Re: [PATCH v2 7/7] iommu/s390: flush queued IOVAs on RPCIT out of resource indication
From: Niklas Schnelle
Date: Tue Nov 29 2022 - 09:40:57 EST
On Tue, 2022-11-29 at 12:53 +0000, Robin Murphy wrote:
> On 2022-11-29 12:00, Niklas Schnelle wrote:
> > On Mon, 2022-11-28 at 14:52 +0000, Robin Murphy wrote:
> > > On 2022-11-16 17:16, Niklas Schnelle wrote:
> > > > When RPCIT indicates that the underlying hypervisor has run out of
> > > > resources it often means that its IOVA space is exhausted and IOVAs need
> > > > to be freed before new ones can be created. By triggering a flush of the
> > > > IOVA queue we can get the queued IOVAs freed and also get the new
> > > > mapping established during the global flush.
> > >
> > > Shouldn't iommu_dma_alloc_iova() already see that the IOVA space is
> > > exhausted and fail the DMA API call before even getting as far as
> > > iommu_map(), though? Or is there some less obvious limitation like a
> > > maximum total number of distinct IOVA regions regardless of size?
> >
> > Well, yes and no. Your thinking is of course correct if the advertised
> > available IOVA space can be fully utilized without exhausting
> > hypervisor resources we won't trigger this case. However sadly there
> > are complications. The most obvious being that in QEMU/KVM the
> > restriction of the IOVA space to what QEMU can actually have mapped at
> > once was just added recently[0] prior to that we would regularly go
> > through this "I'm out of resources free me some IOVAs" dance with our
> > existing DMA API implementation where this just triggers an early cycle
> > of freeing all unused IOVAs followed by a global flush. On z/VM I know
> > of no situations where this is triggered. That said this signalling is
> > architected so z/VM may have corner cases where it does this. On our
> > bare metal hypervisor (no paging) this return code is unused and IOTLB
> > flushes are simply hardware cache flushes as on bare metal platforms.
> >
> > [0]
> > https://lore.kernel.org/qemu-devel/20221028194758.204007-4-mjrosato@xxxxxxxxxxxxx/
>
> That sheds a bit more light, thanks, although I'm still not confident I
> fully understand the whole setup. AFAICS that patch looks to me like
> it's putting a fixed limit on the size of the usable address space. That
> in turn implies that "free some IOVAs and try again" might be a red
> herring and never going to work; for your current implementation, what
> that presumably means in reality is "free some IOVAs, resetting the
> allocator to start allocating lower down in the address space where it
> will happen to be below that limit, and try again", but the iommu-dma
> allocator won't do that. If it doesn't know that some arbitrary range
> below the top of the driver-advertised aperture is unusable, it will
> just keep allocating IOVAs up there and mappings will always fail.
>
> If the driver can't accurately represent the usable IOVA space via the
> aperture and/or reserved regions, then this whole approach seems doomed.

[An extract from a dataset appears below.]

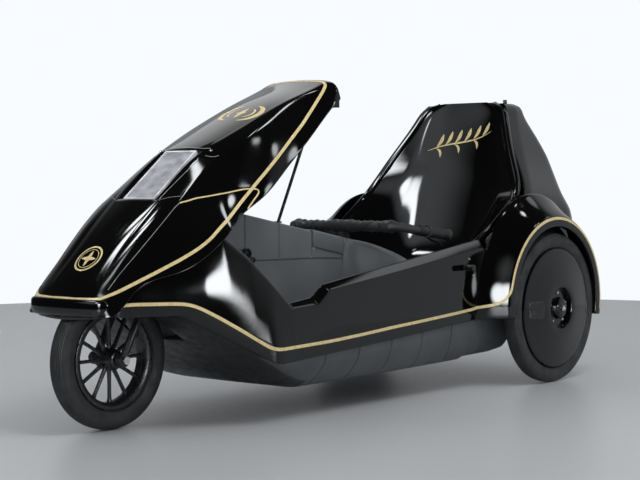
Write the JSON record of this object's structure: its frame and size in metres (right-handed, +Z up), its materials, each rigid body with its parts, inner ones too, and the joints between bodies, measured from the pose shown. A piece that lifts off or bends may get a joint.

> If on the other hand I've misunderstood and you can actually still use
> any address, just not all of them at the same time,
This is exactly it, the problem is a limit on the number of IOVAs that
are concurrently mapped. In QEMU pass-through the tightest limit is
usually the one set by the host kernel parameter
vfio_iommu_type1.dma_entry_limit which defaults to 65535 mappings. With
IOMMU_DOMAIN_DMA we stay under this limit without extra action but once
there is a flush queue (including the existing per-CPU one) where each
entry may keep many pages lazily unmapped this is easly hit with fio
bandwidth tests on an NVMe. For this case this patch works reliably
because of course the number of actually active mappings without the
lazily freed ones is similar to the number of active ones with
IOMMU_DOMAIN_DMA.
> then it might in
> fact be considerably easier to skip the flush queue mechanism entirely
> and implement this internally to the driver - basically make .iotlb_sync
> a no-op for non-strict DMA domains,
I'm assuming you mean .iotlb_sync_map above.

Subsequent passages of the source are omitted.